Start of COLLECTED MATERIAL

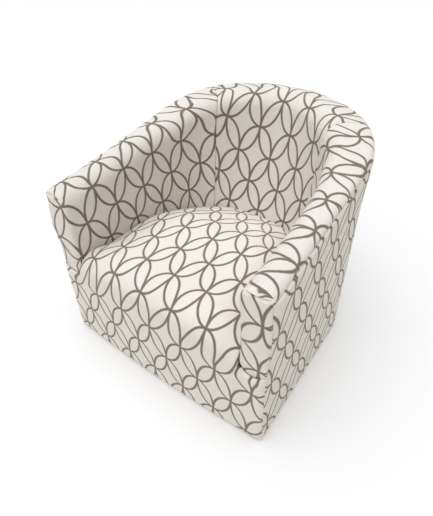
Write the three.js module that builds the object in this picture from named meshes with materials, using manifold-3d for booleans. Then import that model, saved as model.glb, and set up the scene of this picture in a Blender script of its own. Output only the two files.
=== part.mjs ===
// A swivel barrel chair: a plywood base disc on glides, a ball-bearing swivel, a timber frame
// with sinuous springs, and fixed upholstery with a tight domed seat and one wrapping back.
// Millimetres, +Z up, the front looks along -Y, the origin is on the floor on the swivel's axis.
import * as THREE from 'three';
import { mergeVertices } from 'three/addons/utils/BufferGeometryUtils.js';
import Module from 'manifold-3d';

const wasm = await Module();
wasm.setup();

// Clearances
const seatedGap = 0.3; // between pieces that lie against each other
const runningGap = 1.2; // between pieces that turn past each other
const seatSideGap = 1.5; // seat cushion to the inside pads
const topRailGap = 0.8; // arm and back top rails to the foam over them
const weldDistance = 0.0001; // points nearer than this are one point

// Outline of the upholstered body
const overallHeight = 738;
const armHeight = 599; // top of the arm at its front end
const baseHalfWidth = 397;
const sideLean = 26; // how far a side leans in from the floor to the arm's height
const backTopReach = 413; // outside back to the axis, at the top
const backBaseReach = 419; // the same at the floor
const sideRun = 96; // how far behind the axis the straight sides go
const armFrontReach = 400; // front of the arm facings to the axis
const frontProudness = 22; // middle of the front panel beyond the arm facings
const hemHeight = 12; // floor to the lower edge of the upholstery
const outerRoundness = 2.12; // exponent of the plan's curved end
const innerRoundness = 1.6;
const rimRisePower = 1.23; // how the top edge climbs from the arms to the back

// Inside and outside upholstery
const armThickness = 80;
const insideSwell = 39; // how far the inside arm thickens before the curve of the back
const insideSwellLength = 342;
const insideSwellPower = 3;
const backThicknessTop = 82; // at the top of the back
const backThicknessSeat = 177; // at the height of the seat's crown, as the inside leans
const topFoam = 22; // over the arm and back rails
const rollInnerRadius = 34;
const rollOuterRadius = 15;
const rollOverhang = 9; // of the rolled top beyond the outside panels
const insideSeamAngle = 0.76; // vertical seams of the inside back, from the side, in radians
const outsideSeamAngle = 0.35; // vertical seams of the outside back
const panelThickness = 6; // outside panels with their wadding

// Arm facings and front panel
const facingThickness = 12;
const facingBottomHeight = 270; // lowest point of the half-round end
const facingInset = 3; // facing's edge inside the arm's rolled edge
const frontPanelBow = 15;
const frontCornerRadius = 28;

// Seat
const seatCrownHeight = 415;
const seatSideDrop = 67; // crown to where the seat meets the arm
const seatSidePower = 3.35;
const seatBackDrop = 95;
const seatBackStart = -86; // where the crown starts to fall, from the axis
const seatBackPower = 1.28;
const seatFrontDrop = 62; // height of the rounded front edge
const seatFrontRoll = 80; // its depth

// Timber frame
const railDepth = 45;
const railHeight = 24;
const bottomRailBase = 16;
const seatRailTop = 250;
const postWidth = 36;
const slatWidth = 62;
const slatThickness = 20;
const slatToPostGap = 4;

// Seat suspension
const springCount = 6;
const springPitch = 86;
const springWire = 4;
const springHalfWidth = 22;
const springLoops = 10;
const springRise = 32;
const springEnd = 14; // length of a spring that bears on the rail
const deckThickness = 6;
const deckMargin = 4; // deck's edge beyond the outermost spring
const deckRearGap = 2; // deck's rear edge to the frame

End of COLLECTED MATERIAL

EXERCISE OBJECTIVE:
Output the whole listing above again, word for word.

CORRECT OUTPUT:
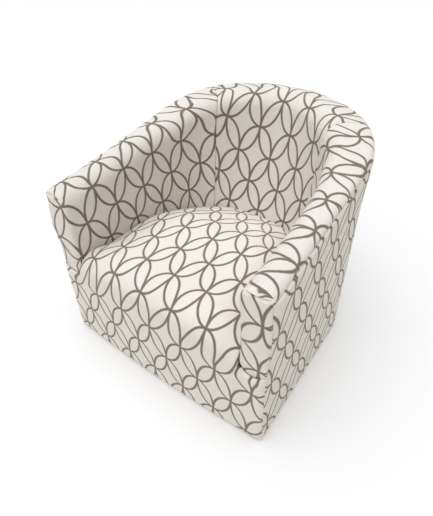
Write the three.js module that builds the object in this picture from named meshes with materials, using manifold-3d for booleans. Then import that model, saved as model.glb, and set up the scene of this picture in a Blender script of its own. Output only the two files.
=== part.mjs ===
// A swivel barrel chair: a plywood base disc on glides, a ball-bearing swivel, a timber frame
// with sinuous springs, and fixed upholstery with a tight domed seat and one wrapping back.
// Millimetres, +Z up, the front looks along -Y, the origin is on the floor on the swivel's axis.
import * as THREE from 'three';
import { mergeVertices } from 'three/addons/utils/BufferGeometryUtils.js';
import Module from 'manifold-3d';

const wasm = await Module();
wasm.setup();

// Clearances
const seatedGap = 0.3; // between pieces that lie against each other
const runningGap = 1.2; // between pieces that turn past each other
const seatSideGap = 1.5; // seat cushion to the inside pads
const topRailGap = 0.8; // arm and back top rails to the foam over them
const weldDistance = 0.0001; // points nearer than this are one point

// Outline of the upholstered body
const overallHeight = 738;
const armHeight = 599; // top of the arm at its front end
const baseHalfWidth = 397;
const sideLean = 26; // how far a side leans in from the floor to the arm's height
const backTopReach = 413; // outside back to the axis, at the top
const backBaseReach = 419; // the same at the floor
const sideRun = 96; // how far behind the axis the straight sides go
const armFrontReach = 400; // front of the arm facings to the axis
const frontProudness = 22; // middle of the front panel beyond the arm facings
const hemHeight = 12; // floor to the lower edge of the upholstery
const outerRoundness = 2.12; // exponent of the plan's curved end
const innerRoundness = 1.6;
const rimRisePower = 1.23; // how the top edge climbs from the arms to the back

// Inside and outside upholstery
const armThickness = 80;
const insideSwell = 39; // how far the inside arm thickens before the curve of the back
const insideSwellLength = 342;
const insideSwellPower = 3;
const backThicknessTop = 82; // at the top of the back
const backThicknessSeat = 177; // at the height of the seat's crown, as the inside leans
const topFoam = 22; // over the arm and back rails
const rollInnerRadius = 34;
const rollOuterRadius = 15;
const rollOverhang = 9; // of the rolled top beyond the outside panels
const insideSeamAngle = 0.76; // vertical seams of the inside back, from the side, in radians
const outsideSeamAngle = 0.35; // vertical seams of the outside back
const panelThickness = 6; // outside panels with their wadding

// Arm facings and front panel
const facingThickness = 12;
const facingBottomHeight = 270; // lowest point of the half-round end
const facingInset = 3; // facing's edge inside the arm's rolled edge
const frontPanelBow = 15;
const frontCornerRadius = 28;

// Seat
const seatCrownHeight = 415;
const seatSideDrop = 67; // crown to where the seat meets the arm
const seatSidePower = 3.35;
const seatBackDrop = 95;
const seatBackStart = -86; // where the crown starts to fall, from the axis
const seatBackPower = 1.28;
const seatFrontDrop = 62; // height of the rounded front edge
const seatFrontRoll = 80; // its depth

// Timber frame
const railDepth = 45;
const railHeight = 24;
const bottomRailBase = 16;
const seatRailTop = 250;
const postWidth = 36;
const slatWidth = 62;
const slatThickness = 20;
const slatToPostGap = 4;

// Seat suspension
const springCount = 6;
const springPitch = 86;
const springWire = 4;
const springHalfWidth = 22;
const springLoops = 10;
const springRise = 32;
const springEnd = 14; // length of a spring that bears on the rail
const deckThickness = 6;
const deckMargin = 4; // deck's edge beyond the outermost spring
const deckRearGap = 2; // deck's rear edge to the frame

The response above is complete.